Jens Axboe <axboe@xxxxxxxxx> · Thu, 21 Nov 2024 09:57:19 -0700

On 11/21/24 9:43 AM, Pavel Begunkov wrote:
> On 11/21/24 16:20, Jens Axboe wrote:
>> On 11/21/24 9:18 AM, Pavel Begunkov wrote:
>>> On 11/21/24 15:22, Jens Axboe wrote:
>>>> On 11/21/24 8:15 AM, Jens Axboe wrote:
>>>>> I'd rather entertain NOT using llists for this in the first place, as it
>>>>> gets rid of the reversing which is the main cost here. That won't change
>>>>> the need for a retry list necessarily, as I think we'd be better off
>>>>> with a lockless retry list still. But at least it'd get rid of the
>>>>> reversing. Let me see if I can dig out that patch... Totally orthogonal
>>>>> to this topic, obviously.
>>>>
>>>> It's here:
>>>>
>>>> https://lore.kernel.org/io-uring/20240326184615.458820-3-axboe@xxxxxxxxx/
>>>>
>>>> I did improve it further but never posted it again, fwiw.
>>>
>>> io_req_local_work_add() needs a smp_mb() after unlock, see comments,
>>> release/unlock doesn't do it.
>>
>> Yep, current version I have adds a smp_mb__after_unlock_lock() for that.
> 
> I don't think it'd be correct. unlock_lock AFAIK is specifically
> for unlock + lock, you have lock + unlock. And data you want to
> synchronise is modified after the lock part. That'd need upgrading
> the release semantics implied by the unlock to a full barrier.
> 
> I doubt there is a good way to optimise it. I doubt it'd give you
> anything even if you replace store_release in spin_unlock with xchg()
> and ignore the return, but you can probably ask Paul.

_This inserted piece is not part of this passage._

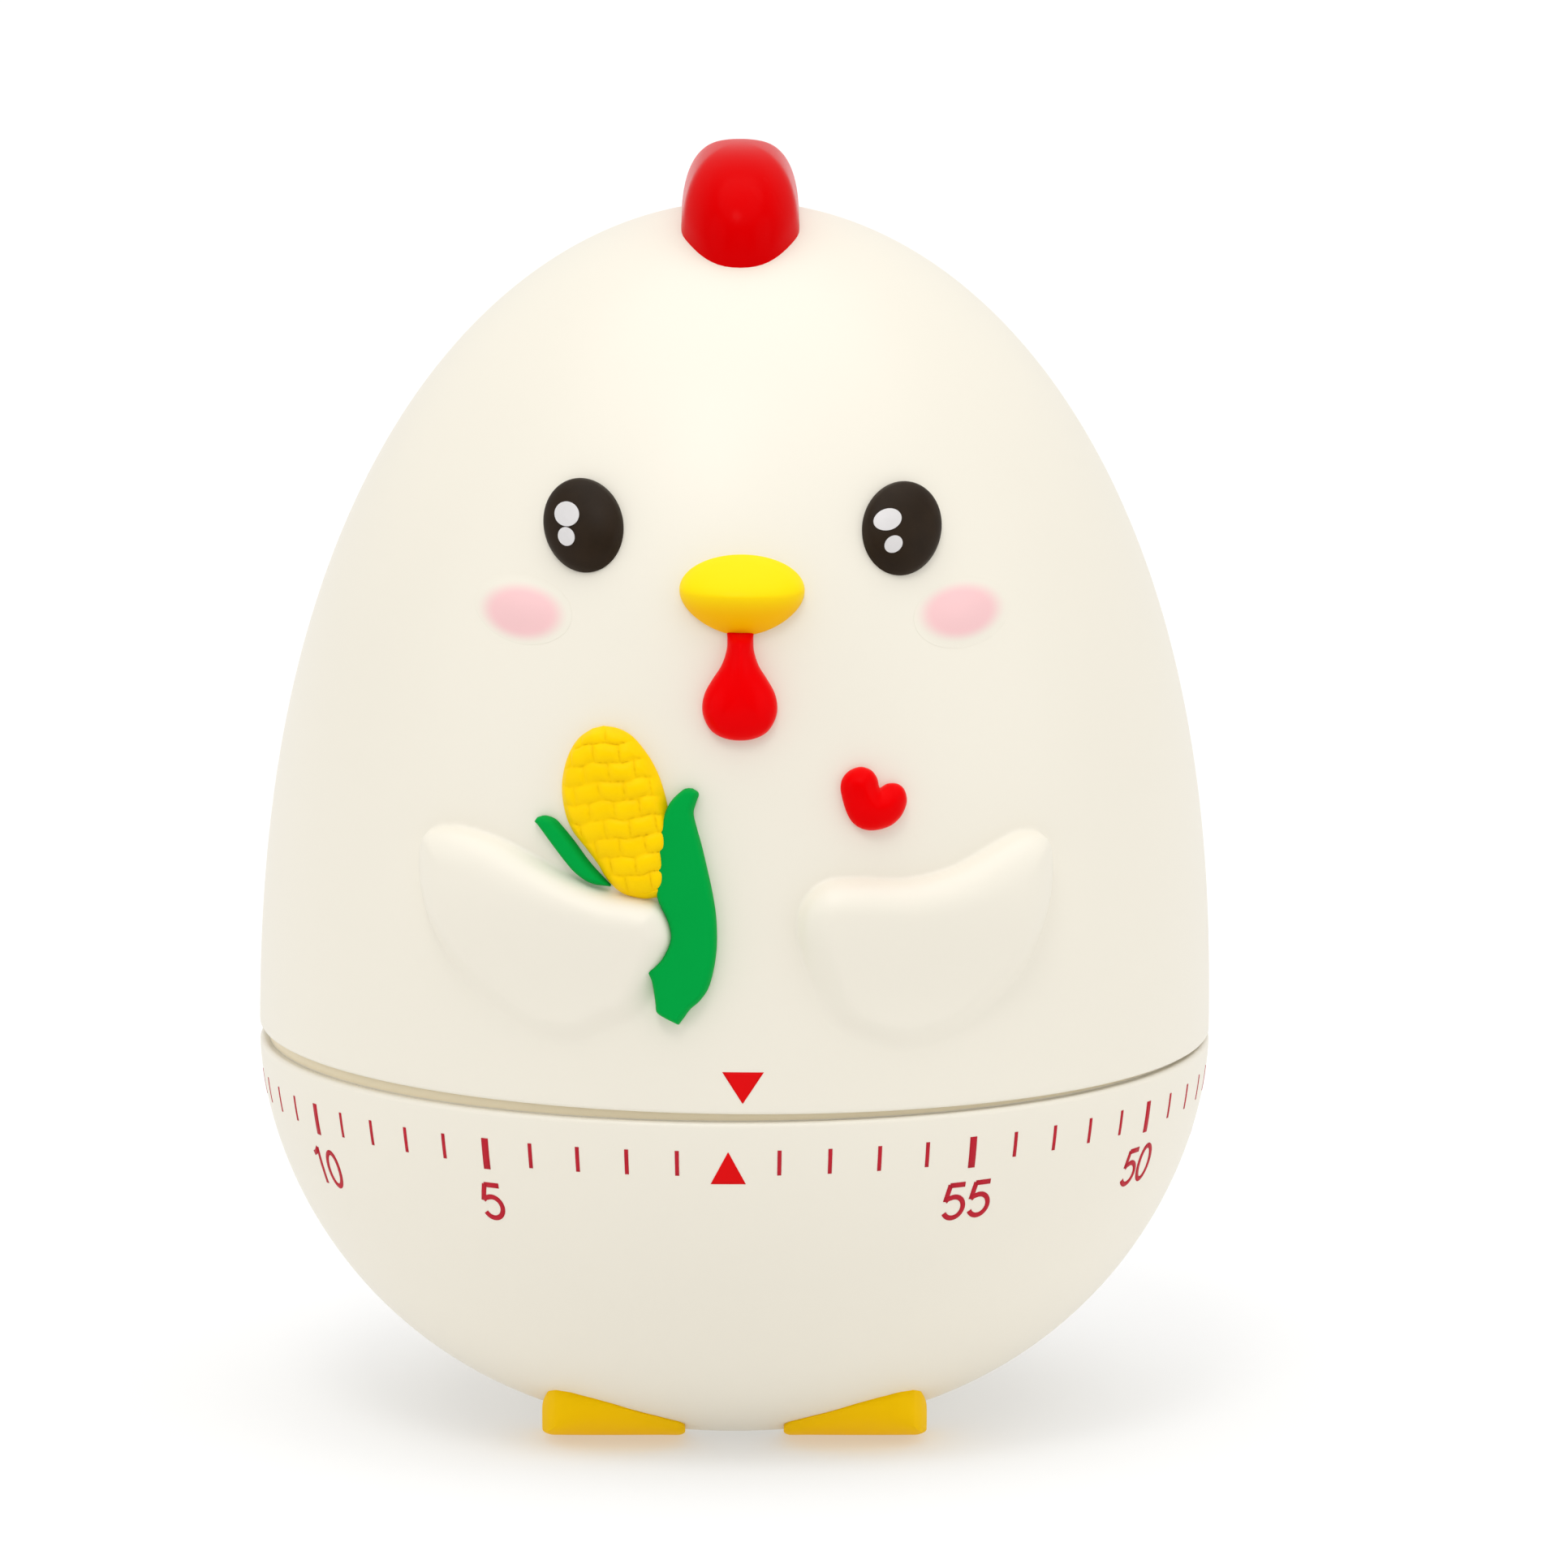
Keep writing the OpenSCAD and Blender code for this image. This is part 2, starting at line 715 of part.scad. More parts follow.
// A flat bar from one point to another
module bar(p, q, w, z0, z1) {
    at(p, z0) rotate([0, 0, toward(p, q)]) translate([0, -w / 2, 0])
        cube([norm(q - p), w, z1 - z0]);
}

module hammer_arbor() {
    color([0.70, 0.71, 0.73]) at(hammer_at, 0) union() {
        translate([0, 0, 6.5]) cylinder(h = top_z - play - 6.5, r = 0.8, $fn = 24);
        translate([0, 0, top_z - 1]) cylinder(h = 1 + plate_t, r = 0.5, $fn = 24);
    }
}

module hammer_arm() {
    color([0.62, 0.63, 0.66]) difference() {
        union() {
            bar(hammer_at, hammer_tip, 1.4, 6.7, 7.4);
            at(hammer_at, 6.5) cylinder(h = 1.1, r = 1.6, $fn = 32);
            at(hammer_tip, 4.6) cylinder(h = 2.8, r = 1.1, $fn = 32);
        }
        at(hammer_at, 6) cylinder(h = 3, r = 0.8, $fn = 24);
    }
}

upper_shell();
comb();
eye_left();
eye_right();
beak();
wattle();
cheek_left();
cheek_right();
corn_cob();
corn_leaf_large();
corn_leaf_small();
heart();
drive_disc();
drive_screw_1();
drive_screw_2();
drive_screw_3();
arbor_screw();
main_arbor();
ratchet_wheel();
great_wheel();
click_stud();
click_spring();
click();
lower_shell();
foot_left();
foot_right();
deck();
mount_plate();
bottom_plate();
pillar_1();
pillar_2();
pillar_3();
pillar_4();
plate_screw_1();
plate_screw_2();
plate_screw_3();
bell();
bell_screw();
mainspring();
spring_post();
second_arbor();
second_wheel();
third_arbor();
third_wheel();
escape_arbor();
escape_wheel();
lever_arbor();
pallet_lever();
hammer_arbor();
hammer_arm();
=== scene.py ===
"""Hen kitchen timer: the looks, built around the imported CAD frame.

Sizes are in millimetres until a mesh is made.
"""
import json
import math

import bpy
import numpy as np
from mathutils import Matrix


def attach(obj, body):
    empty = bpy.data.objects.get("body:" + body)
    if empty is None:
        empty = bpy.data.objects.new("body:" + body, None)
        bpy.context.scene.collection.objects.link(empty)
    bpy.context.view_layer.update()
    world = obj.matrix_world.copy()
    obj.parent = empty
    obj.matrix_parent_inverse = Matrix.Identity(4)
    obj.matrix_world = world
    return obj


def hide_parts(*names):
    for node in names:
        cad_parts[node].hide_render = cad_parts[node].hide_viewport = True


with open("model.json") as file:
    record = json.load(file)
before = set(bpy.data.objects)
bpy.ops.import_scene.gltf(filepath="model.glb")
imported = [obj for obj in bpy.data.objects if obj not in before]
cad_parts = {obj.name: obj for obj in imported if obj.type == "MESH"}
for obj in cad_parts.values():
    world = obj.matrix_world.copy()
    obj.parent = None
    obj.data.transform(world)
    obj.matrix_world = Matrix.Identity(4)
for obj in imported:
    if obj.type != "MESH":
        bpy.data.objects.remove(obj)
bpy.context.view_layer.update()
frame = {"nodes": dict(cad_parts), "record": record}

MM = 0.001
# The egg, as in the CAD
EGG_R, SEAM_Z, HEAD_H, BOWL_H, WALL = 30.1, 24.3, 52.6, 25.2, 1.8
RIM_UP, RIM_LOW = 24.53, 24.0
LIP_R, STEP_R = 29.5, 29.75
LUG_ANGLES = (90, 210, 330)
# The head sits a touch askew on its arbor: it leans to the right and looks slightly to the right
LEAN = math.radians(0.60)
TURN = math.radians(0.5)
POINTER_TURN = math.radians(0.95)
ZERO_TURN = math.radians(-0.75)
PRINT_SPREAD = 0.009  # the print is a touch wider across the front
HEAD_SHIFT = -0.007  # centres the leaned head in the CAD's width
STEP_Z = 25.5  # top of the step that clears the bowl's lip
FILM_TOP, FILM_LOW = 0.02, -0.08  # the ink's outside and underside, from the surface
PLASTIC_IOR = 1.5


# ---------------------------------------------------------------- surfaces

def head_radius(z, d=0.0):
    t = np.clip((np.asarray(z, float) - SEAM_Z) / (HEAD_H + d), 0, 1)
    return (EGG_R + d) * np.sqrt(np.clip(1 - t ** 2.32, 0, 1))


def bowl_radius(z, d=0.0):
    t = np.clip((SEAM_Z - np.asarray(z, float)) / (BOWL_H + d), 0, 1)
    return (EGG_R + d) * np.clip(1 - t ** 1.83, 0, 1) ** 0.4292


def on_surface(radius, x, z, h):
    """Points on the front of a round surface, at x and z, raised by h along the surface's normal."""
    x, z, h = np.broadcast_arrays(np.asarray(x, float), np.asarray(z, float), np.asarray(h, float))
    r = radius(z)
    slope = (radius(z + 0.02) - radius(z - 0.02)) / 0.04
    y = -np.sqrt(np.clip(r * r - x * x, 1e-6, None))
    n = np.stack([x, y, -r * slope], -1)
    n /= np.linalg.norm(n, axis=-1, keepdims=True)
    return np.stack([x, y, z], -1) + n * h[..., None]


def round_point(radius, phi, z, h):
    """Points all round, at the angle phi from dead ahead towards +X."""
    phi, z, h = np.broadcast_arrays(np.asarray(phi, float), np.asarray(z, float), np.asarray(h, float))
    r = radius(z)
    slope = (radius(z + 0.02) - radius(z - 0.02)) / 0.04
    out = np.stack([np.sin(phi), -np.cos(phi), np.zeros_like(phi)], -1)
    k = 1 / np.sqrt(1 + slope * slope)
    p = out * (r + h * k)[..., None]
    p[..., 2] = z - h * k * slope
    return p


def turn_z(p, a):
    c, s = math.cos(a), math.sin(a)
    return np.stack([p[..., 0] * c - p[..., 1] * s, p[..., 0] * s + p[..., 1] * c, p[..., 2]], -1)


def head_pose(p, turn=TURN):
    """From the head's own straight frame to where it stands: turned, then leaned over the seam."""
    p = turn_z(p, turn)
    c, s = math.cos(LEAN), math.sin(LEAN)
    z = p[..., 2] - SEAM_Z
    return np.stack([p[..., 0] * c + z * s + HEAD_SHIFT, p[..., 1], z * c - p[..., 0] * s + SEAM_Z], -1)


def smooth(points, k=8, closed=True):
    """A Catmull-Rom curve through the points."""
    p = np.array(points, float)
    if closed:
        q = np.concatenate([p[-1:], p, p[:2]])
    else:
        q = np.concatenate([2 * p[:1] - p[1:2], p, 2 * p[-1:] - p[-2:-1]])
    out = []
    for i in range(len(q) - 3):
        a, b, c, e = q[i:i + 4]
        for t in np.arange(k) / k:
            out.append(0.5 * (2 * b + (c - a) * t + (2 * a - 5 * b + 4 * c - e) * t * t
                              + (3 * b - a - 3 * c + e) * t ** 3))
    if not closed:
        out.append(p[-1])
    return np.array(out)


def resample(line, n, ease=False):
    """n points along a line, evenly spaced, or closer together at its ends."""
    d = np.r_[0, np.cumsum(np.linalg.norm(np.diff(line, axis=0), axis=1))]
    t = np.linspace(0, 1, n)
    if ease:
        t = (1 - np.cos(np.pi * t)) / 2
    return np.stack([np.interp(t * d[-1], d, line[:, i]) for i in (0, 1)], -1)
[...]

True, will just make it an smp_mb(), should be fine.

>> Will do some quick testing, but then also try the double cmpxchg on top
>> of that if supported.

This is a bit trickier, as we're not just updating the list first/last
entries... Not sure I see a good way to do this. Maybe I'm missing
something.

I did run a basic IRQ storage test as-is, and will compare that with the
llist stuff we have now. Just in terms of overhead. It's not quite a
networking test, but you do get the IRQ side and some burstiness in
terms of completions that way too, at high rates. So should be roughly
comparable.

-- 
Jens Axboe